Reports published by Wikileaks indicate that Russia had initially sought to purchase more advanced Israeli UAVs, including the Heron 1, in a deal worth a total of $1 billion dollars. Israeli defense officials eventually rejected this deal because of concerns that the technology may end up in Chinese hands.

Russia has focused on acquiring Israeli UAV technology because of the demonstrated inability of its domestic defense industry to overcome problems with domestic UAVs. For example, the Tipchak system is reported to have a low maximum altitude and a distinct acoustic signature that is audible from long distances, which together combine to make it extremely vulnerable to attack from the ground. A new generation system will not be available for at least three years. Furthermore, Russian defense industry has had particular problems producing miniaturized and lightweight components, which are necessary in UAV payloads, and reliable electronics, which are needed for UAV navigation and targeting. After repeated failures of domestic UAVs, the Russian military has decided that foreign assistance was essential for further progress in developing domestic UAV production capabilities.

Sales and joint projects: Until recently, Russian military sales to NATO countries have been largely limited to the maintenance and modernization of armaments owned by former Warsaw Pact states that have become NATO members over the last decade. In addition, some of these countries have received Russian military hardware in exchange for the forgiveness of Soviet-era debt. In this context, Hungary received fighter airplanes and armored personnel carriers, while Slovakia and the Czech Republic received various aircraft and helicopters. Greece is the only NATO state that regularly buys Russian military equipment. In recent years, this has included various types of missiles, guided munitions, and small landing ships, as well as S-300 air defense systems originally intended for Cyprus. Other NATO states have made occasional deals in recent years, including the purchase of 800 Kornet anti-tank missiles by Turkey, Igla portable surface-to-air missiles by Slovakia, Slovenia and the UK, and Mi-17 helicopters by Poland and Latvia. In addition, NATO states have joined together since 2006 to lease up to 6 An-124 transport aircraft on a charter basis. Finally, the United States and the United Arab Emirates have in recent years bought a total of 35 Mi-17 transport helicopters for transfer to Afghanistan, including 21 bought by the U.S. in April 2011 for $370 million.

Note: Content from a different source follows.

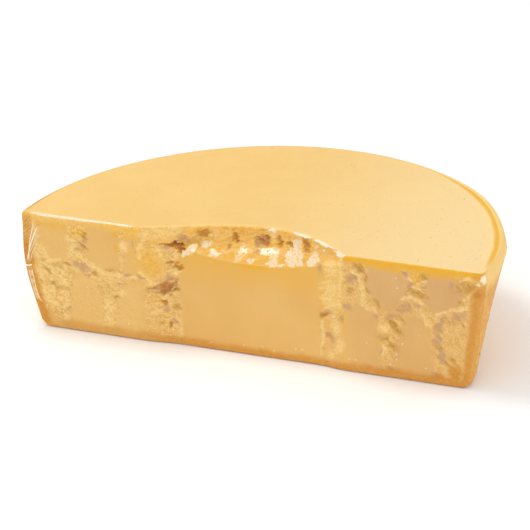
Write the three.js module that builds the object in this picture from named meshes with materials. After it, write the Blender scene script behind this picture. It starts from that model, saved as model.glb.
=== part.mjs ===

Russia has just begun some joint research and development projects with Western defense industrial companies, including plans for naval cooperation with Thales and general defense cooperation with EADS and DCN. One possibility for cooperation with NATO is the development of a heavy tactical transport helicopter, using the existing Russian Mi-26 helicopter as a base. For the moment, none of these potential cooperative ventures have advanced beyond the discussion stage.

Future Prospects

NATO-Russia cooperation is gradually returning to a trajectory of broadening and deepening, which it was on prior to the deep freeze brought on by the August 2008 Russia-Georgia war. Cooperation is accelerating in all three major areas: training, operations, and procurement. Ventures thought impossible just a year ago, such as a joint European missile defense system, joint operations in Afghanistan, and joint development of military hardware, are all on the horizon. As with past efforts at cooperation, the current rapprochement is still fragile and could be easily derailed by changes in the political atmosphere in Russia or the United States. But for now, the signs are more hopeful than they have been in almost a decade.


One thought on “Russia-NATO military cooperation (Part 3: defense industrial cooperation and future prospects)

  1. Regarding UAVs to be fair you should point out that there are very few states that actually design their own UAVs that are actually very good, and that is because they have spent lots of money and decades of field testing in real conflicts to get them up to standard.

    There was a news report a while back that said something about Kamaz refusing to make the Iveco M65 because Iveco didn’t own the production rights to all the components so to meet the requirements of eventually making the vehicle of Russian owned components would require negotiation with all those makers, including the engine, the ceramic armour, etc etc.

    Producing the vehicle as is would leave Kamaz open to economic sanctions and cost it export business with other products.

    Niistali advertise on their website that they have developed new armours for the Typhoon light armoured vehicle that is going to be the standard vehicle in the Light Brigades, and the upgraded Tigr-M with the Russian engine is being tested in service now AFAIK.

    I rather doubt there is a need for the M65… it was a case of we want this all of a sudden right now! Of course the products the Russian industry came up with fell short, MRAP type vehicles are specialist vehicles… you don’t make them till you are asked for them. The west needed some and developed them with time and money and now the Russian military are looking at the finished product and are asking where the Russian equivalents are… they haven’t spent a cent on developing them yet expect a comparable performance Russian equivalent!!!

    In terms of UAVs I can remember Russian companies taking prototypes to airshows for years and years and the Generals smiled and nodded but didn’t buy any. Then the Georgian invasion of South Ossetia and they demand complete ready and tested systems!

    I could built a prototype, but there is an enormous gap between a prototype and service… first you need to build 20-30 rapidly and really test both the aircraft and its control systems and sensors and stabilisation and navigation systems. By the time you have fixed the problems and achieved the flight parameters needed, then you have to organise and fund large scale production of the whole system…. not cheap, not easy, not quick.

    Also that is just one design, ideally you need UAVs from hand held micro UAVs that fly for an hour and can see over trees and small hills and houses, through about 10 size and weight classes up to the enormous high altitude long endurance or HALE types that are like unmanned U-2 or M-55 spy planes.